Will you quote precisely the lines that run from the top of the material below to the line containing "mesh, paint, [node])", both ends included?

==== Stored data

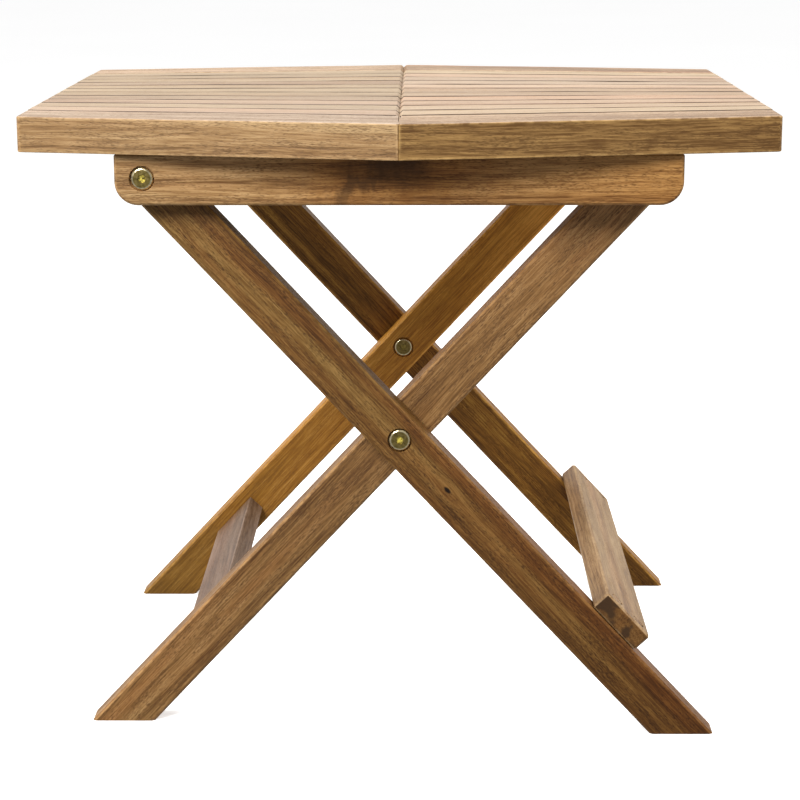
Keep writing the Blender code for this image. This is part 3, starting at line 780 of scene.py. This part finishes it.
def build_top_boards(paints):
    """Two halves of slats between thicker edge boards, butted at the seam."""
    boards = sorted(node for node, slot in SLOTS.items() if slot == "top_boards")
    # The tone and the redness of the two boards in front, where the others' are random
    tones = {"left_front_board": (0.13, 0.35), "right_front_board": (-0.10, 0.0)}
    for node in boards:
        half = -1 if node.startswith("left") else 1
        edge_board = node.endswith("board")
        low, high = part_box(node)
        corner = EDGE_BOARD_CORNERS if edge_board else SLAT_CORNERS
        rounding = EDGE_BOARD_ROUNDING if edge_board else SLAT_ROUNDING
        chamfer = 0.0 if node.endswith("front_board") else SEAM_CHAMFER
        mesh, along, across = fan_board_mesh(node, low, high, half, corner, rounding, chamfer)
        tone, red = tones.get(node, (draw.uniform(-0.09, 0.10), draw.uniform(0.1, 0.9)))
        fleck = draw.uniform(0.6, 1.0)
        slat_shade = Vector(draw.choice(SLAT_SHADES)) * (RIGHT_HALF_SHADE if half > 0 else 1)
        shade = TINTS_AND_PAINTED_LIGHT.get(node, PLAIN if edge_board else (slat_shade, slat_shade))
        # Painted sheen on the edge boards' top faces, paler than their sides
        above = EDGE_BOARD_TOP_SHEEN if edge_board else None
        if node == "left_front_board":
            above = LEFT_FRONT_TOP_SHEEN
        lay_grain(mesh, along, UP, tone, red, fleck, across=across, tints=shade, top_sheen_tint=above)
        paint = paints["edge_board" if edge_board else "slat"]
        add_piece(f"{node}_wood", mesh, paint, [node])


def build_top_frame(paints):
    """The battens and the latch stop under the slats, and the two aprons."""
    for node in ("left_batten", "middle_batten", "right_batten", "latch_stop"):
        mesh = refined(node)
        lay_grain(mesh, REARWARD, UP, tone=draw.uniform(-0.06, 0.06), red=0.4)
        add_piece(f"{node}_wood", mesh, paints["batten"], [node])
    for node, tone in (("front_apron", 0.05), ("rear_apron", 0.0)):
        mesh = refined(node)
        shade = TINTS_AND_PAINTED_LIGHT.get(node, PLAIN)
        low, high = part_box(node)
        # The figure starts at the top of the apron's middle, where it also paints the shadow under
        # the top's overhang
        fork_and_shadow = Vector((-0.004, low.y, high.z - 0.004))
        heart = (0.02, 0.05)
        lay_grain(mesh, RIGHT, REARWARD, tone, red=0.75, heart=heart, tints=shade, figure=fork_and_shadow)
        add_piece(f"{node}_wood", mesh, paints["apron"], [node])


# ---------------------------------------------------------------- the leg frames


def build_legs(paints):
    """The four legs, with a pin knot in the front outer leg's face below the cross."""
    pin_knot = CROSS + ALONG_OUTER_LEG * KNOT_PAST_CROSS
    pin_knot.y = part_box("outer_leg_front")[0].y
    for node, paint, tone, red, knot in (
        ("outer_leg_front", "outer_leg", 0.06, 0.8, pin_knot),
        ("outer_leg_rear", "outer_leg", -0.04, 0.2, None),
        ("inner_leg_front", "inner_leg", 0.03, 0.7, None),
        ("inner_leg_rear", "amber_leg", 0.05, 0.3, None),
    ):
        along = ALONG_OUTER_LEG if node.startswith("outer") else ALONG_INNER_LEG
        mesh = refined(node)
        # The legs' tints include painted light: lifted in the shade under the top, darker towards the
        # feet
        lay_grain(mesh, along, REARWARD, tone=tone, red=red, knot=knot, tints=TINTS_AND_PAINTED_LIGHT[node])
        add_piece(f"{node}_wood", mesh, paints[paint], [node])


def build_stretchers(paints):
    """The two flat stretchers and the latch bar, a dowel with a thinner tenon at each end."""
    for node, along in (("outer_stretcher", ALONG_OUTER_LEG), ("inner_stretcher", ALONG_INNER_LEG)):
        face = REARWARD.cross(along)
        mesh = refined(node)
        shade = TINTS_AND_PAINTED_LIGHT.get(node, PLAIN)
        lay_grain(mesh, REARWARD, face, tone=0.06, red=0.5, fleck=0.7, tints=shade)
        add_piece(f"{node}_wood", mesh, paints["stretcher"], [node])
    low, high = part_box("latch_bar")
    place = (low + high) / 2
    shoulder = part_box("inner_stretcher")[1].y - TENON_LENGTH
    reach, radius, tenon = (high.y - low.y) / 2, (high.z - low.z) / 2, TENON_RADIUS
    ease = BAR_EASING
    profile = [(0, -reach), (tenon - ease, -reach), (tenon, ease - reach), (tenon, -shoulder)]
    profile += [(radius - ease, -shoulder), (radius, ease - shoulder)]
    profile += [(r, -h) for r, h in reversed(profile)]
    bm = bmesh.new()
    lathe(bm, profile, WOOD_SEGMENTS)
    mesh = to_mesh("latch_bar", bm)
    mesh.transform(Matrix.Translation(place) @ REARWARD.to_track_quat("Z", "Y").to_matrix().to_4x4())
    lay_grain(mesh, REARWARD, UP, tone=0.05, red=0.3, heart=(0.004, 0.03))
    add_piece("latch_bar_wood", mesh, paints["stretcher"], ["latch_bar"])


def build_plugs(paints):
    """Round plugs over the stretcher's screws, barely crowned, each off centre in its hole, which
    leaves a fine dark crescent round it."""
    face = REARWARD.cross(ALONG_OUTER_LEG)
    for number in range(1, 5):
        node = f"screw_plug_{number}"
        low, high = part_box(node)
        mesh = NODES[node].data
        heights = [face.dot(vertex.co) for vertex in mesh.vertices]
        top, depth = max(heights), max(heights) - min(heights)
        middle = (low + high) / 2
        centre = middle + face * (top - face.dot(middle))
        radius = (high.y - low.y) / 2 - PLUG_GAP
        centre = centre - ALONG_OUTER_LEG * PLUG_SHIFT + REARWARD * PLUG_SHIFT
        profile = [
            (0, 0.00022),
            (radius * 0.55, 0.00018),
            (radius * 0.9, 0.00005),
            (radius, -0.0003),
            (radius, -depth),
            (0, -depth),
        ]
        bm = bmesh.new()
        lathe(bm, profile, WOOD_SEGMENTS)
        made = to_mesh(node, bm)
        made.transform(Matrix.Translation(centre) @ face.to_track_quat("Z", "Y").to_matrix().to_4x4())
        lay_grain(made, REARWARD, face, tone=draw.uniform(-0.15, 0.1), red=0.4)
        add_piece(f"{node}_wood", made, paints["stretcher"], [node])


# ---------------------------------------------------------------- the hardware


def head_profile(radius):
    """A connector head from the edge of its flat face out over its round rim to its seat."""
    rim = radius * 0.25
    drop = HEAD_THICKNESS * 0.62
    curve = [math.pi / 2 * i / 8 for i in range(9)]
    profile = [
        (radius - rim + rim * math.sin(turn), HEAD_THICKNESS - drop + drop * math.cos(turn))
        for turn in curve
    ]
    return profile + [(radius, HEAD_SEAT_GAP + 0.0001), (radius - 0.0001, HEAD_SEAT_GAP)]


def build_connectors(paints):
    """The bolts at the cross and at the top's hinge, and the sleeve nuts that they turn in."""
    hexagon = SOCKET_ACROSS_FLATS / math.sqrt(3)
    outline = [
        (hexagon * math.cos(math.pi / 3 * i), hexagon * math.sin(math.pi / 3 * i)) for i in range(6)
    ]
    for kind in ("cross", "top"):
        for place_name, side in (("front", -1), ("rear", 1)):
            for part, facing in (("bolt", side), ("nut", -side)):
                node = f"{kind}_{part}_{place_name}"
                low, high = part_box(node)
                centre = (low + high) / 2
                head_top = high.y if facing > 0 else low.y
                seat = Vector((centre.x, head_top - facing * HEAD_THICKNESS, centre.z))
                reach = (high.y - low.y) - HEAD_THICKNESS
                head_radius = (high.x - low.x) / 2
                profile = head_profile(head_radius)
                if part == "bolt":
                    shank, tip = SHANK_RADIUS, SHANK_TIP
                    profile += [(shank, HEAD_SEAT_GAP), (shank, tip - reach), (shank - tip, -reach)]
                    profile += [(0, -reach)]
                else:
                    bore, sleeve = SLEEVE_BORE_RADIUS, SLEEVE_RADIUS
                    profile += [(sleeve, HEAD_SEAT_GAP), (sleeve, -reach), (bore, -reach)]
                    profile += [(bore, -SLEEVE_BORE_FLOOR), (0, -SLEEVE_BORE_FLOOR)]
                bm = bmesh.new()
                rim, _ = lathe(bm, profile)
                sink_recess(bm, rim, outline, HEAD_THICKNESS, SOCKET_DEPTH, 0.0002, 0.0003)
                mesh = to_mesh(node, bm, 30.0)
                # How bright each socket's painted glint is
                glint_strength = 1.0 if part == "bolt" else 0.2
                stand(mesh, seat, Vector((0, facing, 0)), draw.uniform(0, math.pi / 3), glint_strength)
                add_piece(f"{node}_brass", mesh, paints["brass"], [node])


def build_washers(paints):
    """The eased nylon rings at the crossings and between the legs and the aprons."""
    for node in sorted(n for n, slot in SLOTS.items() if slot == "washers"):
        low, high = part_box(node)
        outer, inner, half = (high.x - low.x) / 2, WASHER_HOLE_RADIUS, (high.y - low.y) / 2
        ease = WASHER_EASING
        profile = [
            (inner, ease - half),
            (inner + ease, -half),
            (outer - ease, -half),
            (outer, ease - half),
            (outer, half - ease),
            (outer - ease, half),
            (inner + ease, half),
            (inner, half - ease),
        ]
        bm = bmesh.new()
        lathe(bm, profile + profile[:1])
        bmesh.ops.remove_doubles(bm, verts=bm.verts, dist=1e-6)
        mesh = stand(to_mesh(node, bm), (low + high) / 2, REARWARD)
        add_piece(f"{node}_nylon", mesh, paints["nylon"], [node])


def build_screws(paints):
    """The screws under the plugs keep their CAD shape and take the steel."""
    for node in sorted(n for n, slot in SLOTS.items() if slot == "screws"):
        for material_slot in NODES[node].material_slots:
            material_slot.material = paints["steel"]


# ---------------------------------------------------------------- the setting


def add_light(name, power, size, place, colour, mirrored=True):
    """A square soft box that faces the middle of the table, and may show in what is glossy."""
    light = bpy.data.lights.new(name, "AREA")
    light.energy = power
    light.size = size
    light.color = colour
    lamp = bpy.data.objects.new(name, light)
    bpy.context.scene.collection.objects.link(lamp)
    lamp.location = place
    lamp.rotation_euler = (CROSS - Vector(place)).to_track_quat("-Z", "Y").to_euler()
    lamp.visible_glossy = mirrored


def studio_world():
    """A studio's soft surroundings: bright behind and overhead, dim in front and below."""
    world = bpy.data.worlds.new("studio")
    world.use_nodes = True
    nodes, links = world.node_tree.nodes, world.node_tree.links
    place = nodes.new("ShaderNodeTexCoord")
    axes = nodes.new("ShaderNodeSeparateXYZ")
    links.new(place.outputs["Generated"], axes.inputs[0])
    rearward = nodes.new("ShaderNodeMath")
    rearward.operation = "MULTIPLY_ADD"
    links.new(axes.outputs["Z"], rearward.inputs[0])
    rearward.inputs[1].default_value = 0.9
    links.new(axes.outputs["Y"], rearward.inputs[2])
    spread_out = nodes.new("ShaderNodeMapRange")
    spread_out.interpolation_type = "SMOOTHSTEP"
    links.new(rearward.outputs[0], spread_out.inputs["Value"])
    spread_out.inputs["From Min"].default_value = -0.7
    spread_out.inputs["From Max"].default_value = 0.9
    spread_out.inputs["To Min"].default_value = WORLD_DIM
    spread_out.inputs["To Max"].default_value = WORLD_BRIGHT
    links.new(spread_out.outputs["Result"], nodes["Background"].inputs["Strength"])
    nodes["Background"].inputs["Color"].default_value = (1.0, 1.0, 1.0, 1.0)
    bpy.context.scene.world = world


def build_setting():
    """The floor, which turns up into a backdrop all round, the lights and the camera."""
    bm = bmesh.new()
    lathe(bm, BACKDROP)
    floor = bpy.data.objects.new("floor", to_mesh("floor", bm))
    bpy.context.scene.collection.objects.link(floor)
    floor.data.materials.append(floor_material("floor_paper"))
    floor.visible_diffuse = False
    floor.visible_glossy = False
    studio_world()
    add_light("key", 30.0, 0.6, (-0.70, -1.50, 1.25), (1.0, 0.98, 0.95))
    add_light("overhead", 26.0, 1.6, (-0.25, 0.75, 2.3), (1.0, 1.0, 1.0))
    add_light("left_side", 24.0, 1.1, (-1.5, 0.1, 1.0), (1.0, 0.99, 0.97), mirrored=False)
    add_light("right_side", 24.0, 1.1, (1.5, 0.1, 1.0), (1.0, 0.99, 0.97), mirrored=False)

    lens = bpy.data.cameras.new("view")
    lens.lens = FOCAL_LENGTH
    lens.sensor_width = SENSOR_WIDTH
    camera = bpy.data.objects.new("view", lens)
    bpy.context.scene.collection.objects.link(camera)
    camera.location = CAMERA_PLACE
    level = Euler((math.pi / 2 - CAMERA_TILT, 0, CAMERA_TURN)).to_matrix()
    camera.rotation_euler = (level @ Matrix.Rotation(CAMERA_ROLL, 3, "Z")).to_euler()
    bpy.context.scene.camera = camera
    bpy.context.scene.view_settings.view_transform = "Standard"


def build_table():
    """Every piece of the table, in an order that the random draws depend on."""
    paints = make_materials()
    build_top_boards(paints)
    build_top_frame(paints)
    build_legs(paints)
    build_stretchers(paints)
    build_plugs(paints)
    build_connectors(paints)
    build_washers(paints)
    build_screws(paints)


build_setting()
build_table()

========

→ **Solution to the exercise**
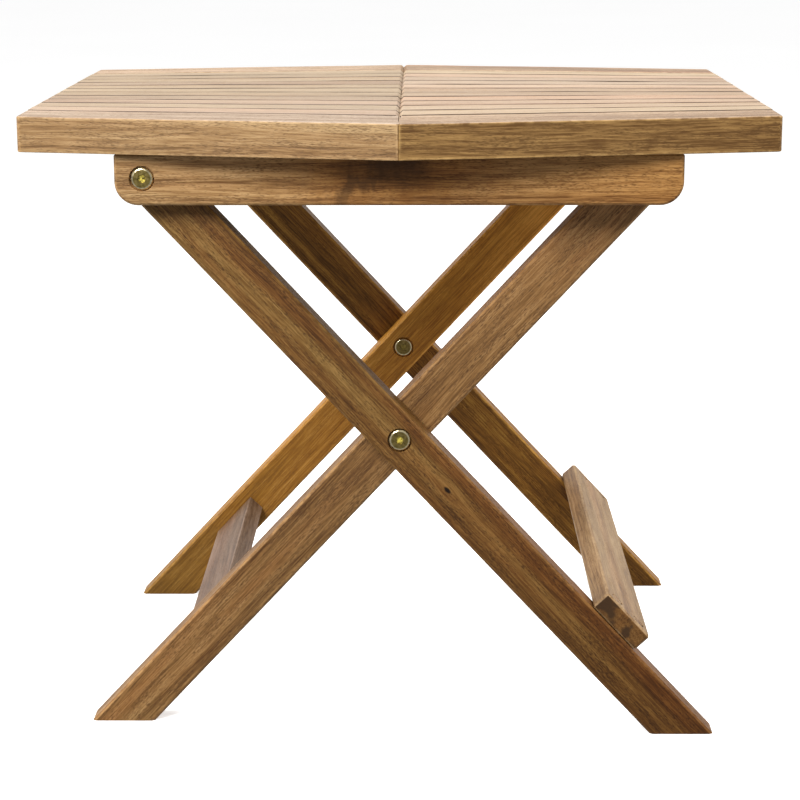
Keep writing the Blender code for this image. This is part 3, starting at line 780 of scene.py. This part finishes it.
def build_top_boards(paints):
    """Two halves of slats between thicker edge boards, butted at the seam."""
    boards = sorted(node for node, slot in SLOTS.items() if slot == "top_boards")
    # The tone and the redness of the two boards in front, where the others' are random
    tones = {"left_front_board": (0.13, 0.35), "right_front_board": (-0.10, 0.0)}
    for node in boards:
        half = -1 if node.startswith("left") else 1
        edge_board = node.endswith("board")
        low, high = part_box(node)
        corner = EDGE_BOARD_CORNERS if edge_board else SLAT_CORNERS
        rounding = EDGE_BOARD_ROUNDING if edge_board else SLAT_ROUNDING
        chamfer = 0.0 if node.endswith("front_board") else SEAM_CHAMFER
        mesh, along, across = fan_board_mesh(node, low, high, half, corner, rounding, chamfer)
        tone, red = tones.get(node, (draw.uniform(-0.09, 0.10), draw.uniform(0.1, 0.9)))
        fleck = draw.uniform(0.6, 1.0)
        slat_shade = Vector(draw.choice(SLAT_SHADES)) * (RIGHT_HALF_SHADE if half > 0 else 1)
        shade = TINTS_AND_PAINTED_LIGHT.get(node, PLAIN if edge_board else (slat_shade, slat_shade))
        # Painted sheen on the edge boards' top faces, paler than their sides
        above = EDGE_BOARD_TOP_SHEEN if edge_board else None
        if node == "left_front_board":
            above = LEFT_FRONT_TOP_SHEEN
        lay_grain(mesh, along, UP, tone, red, fleck, across=across, tints=shade, top_sheen_tint=above)
        paint = paints["edge_board" if edge_board else "slat"]
        add_piece(f"{node}_wood", mesh, paint, [node])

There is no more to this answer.